I thought this would bring a torrent of questions from my verbal child, but instead it stumped her. She didn't seem distressed or upset, just quiet in deep thought. We will see what surfaces in a few days or weeks. It is amazing how things will seemingly be forgotten only to pop up at the weirdest times. With my luck, she will announce it during the children's message at church. After all, that's where she usually brings up our deceased dog.

It's funny how this conversation has been percolating in the back of my mind in the last day. I find myself wondering when I stopped missing him. Even when I moved here, I still missed the man I married. I hated him and missed him at the same time, you know? When I found myself missing him, I hated him even more. I still have those moments I suppose, but they are so very rare. I feel very content with him NOT BEING HERE.

For instance, tonight I watched Sabrina running around after using the potty (she just recently gave up diapers) with only a shirt on.
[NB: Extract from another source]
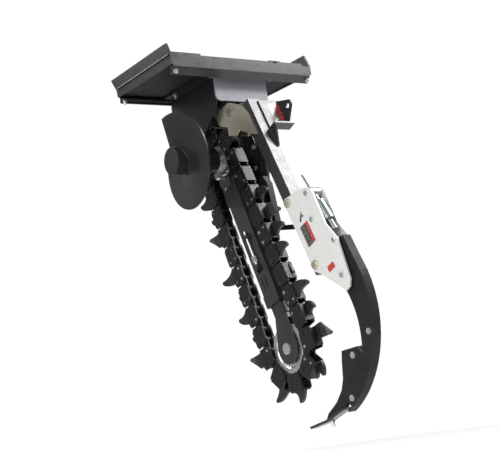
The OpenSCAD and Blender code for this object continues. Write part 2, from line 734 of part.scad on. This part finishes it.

Every time I told her to put on her panties, she would just squeal with giggles and run away. I was finishing my supper and didn't feel like chasing her yet, so I told her to go pull out that new package of panties we bought her. Predictably, she tore the package open so they flew all over the floor. Elise joined the chaos as they jokingly put the panties on their heads, on their toy dragon, on a pumpkin (yes, it's still sitting around from halloween) - everywhere accept on Sabrina. Finally, somehow, a pair went on her, but only after ten solid minutes of silly, innocent shrieking and giggling.

And I deeply enjoyed the whole scene because it was funny and cute . . . but mostly because it could happen safely. Without Jake, my children can run around naked in their own home and no one will look at them as potential sex partners. No one will see it as an opportunity to cop a feel or turn it into a sex game. Without Jake, they get to be safely innocent. That is enough reason to not miss him. Don't you think?

By the way, Sabrina is about to turn 3. She was born just three weeks before Jake was arrested. She doesn't know him, doesn't remember him, doesn't miss him.